— start of Data provided —

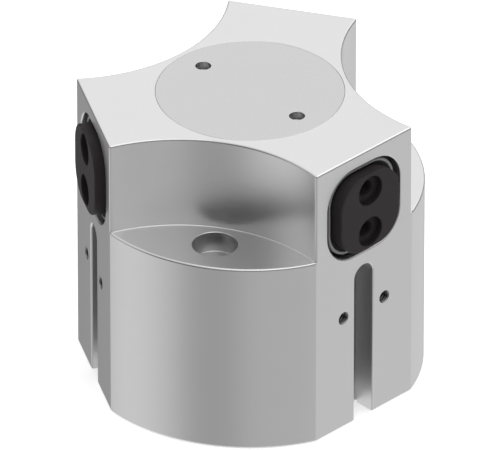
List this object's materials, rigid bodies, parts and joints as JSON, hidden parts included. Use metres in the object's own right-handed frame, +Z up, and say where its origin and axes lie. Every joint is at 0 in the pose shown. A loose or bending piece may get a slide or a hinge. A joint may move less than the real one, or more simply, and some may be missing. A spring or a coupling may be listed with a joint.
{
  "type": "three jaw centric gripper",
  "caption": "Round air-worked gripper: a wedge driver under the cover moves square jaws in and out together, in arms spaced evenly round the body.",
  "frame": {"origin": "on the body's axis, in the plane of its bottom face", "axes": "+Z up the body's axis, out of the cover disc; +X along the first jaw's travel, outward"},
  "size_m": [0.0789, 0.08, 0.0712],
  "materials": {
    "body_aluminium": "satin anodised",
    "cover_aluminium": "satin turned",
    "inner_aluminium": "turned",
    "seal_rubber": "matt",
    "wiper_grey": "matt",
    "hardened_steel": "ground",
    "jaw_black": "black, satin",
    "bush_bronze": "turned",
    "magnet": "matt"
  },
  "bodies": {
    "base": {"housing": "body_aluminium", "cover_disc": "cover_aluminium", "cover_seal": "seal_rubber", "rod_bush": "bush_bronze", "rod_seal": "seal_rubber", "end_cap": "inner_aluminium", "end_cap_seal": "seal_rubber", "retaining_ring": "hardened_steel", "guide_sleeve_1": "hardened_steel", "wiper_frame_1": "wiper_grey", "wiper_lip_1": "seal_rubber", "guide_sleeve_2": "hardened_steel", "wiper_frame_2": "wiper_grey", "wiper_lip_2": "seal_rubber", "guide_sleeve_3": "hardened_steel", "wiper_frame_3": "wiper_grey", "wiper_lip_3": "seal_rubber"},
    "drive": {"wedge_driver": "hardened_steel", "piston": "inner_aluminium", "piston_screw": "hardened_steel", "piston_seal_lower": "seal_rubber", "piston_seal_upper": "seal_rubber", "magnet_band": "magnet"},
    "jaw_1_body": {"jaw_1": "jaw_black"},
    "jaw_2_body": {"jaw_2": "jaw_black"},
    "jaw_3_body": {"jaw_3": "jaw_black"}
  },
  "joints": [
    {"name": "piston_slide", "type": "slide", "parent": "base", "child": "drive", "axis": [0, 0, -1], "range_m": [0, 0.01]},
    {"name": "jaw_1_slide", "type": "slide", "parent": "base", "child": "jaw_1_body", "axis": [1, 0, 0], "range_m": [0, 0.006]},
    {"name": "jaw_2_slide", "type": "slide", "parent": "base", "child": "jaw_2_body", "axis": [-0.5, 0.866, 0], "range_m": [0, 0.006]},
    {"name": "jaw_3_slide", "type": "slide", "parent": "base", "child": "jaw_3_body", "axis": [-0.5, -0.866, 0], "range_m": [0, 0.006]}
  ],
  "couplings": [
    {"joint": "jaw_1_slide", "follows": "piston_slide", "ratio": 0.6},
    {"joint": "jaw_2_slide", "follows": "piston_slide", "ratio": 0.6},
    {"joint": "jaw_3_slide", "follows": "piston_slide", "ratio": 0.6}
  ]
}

— end of Data provided —

- Work to complete:
Tell how many lines hold the string "materials", giving the number and nothing else.

- Worked answer:
2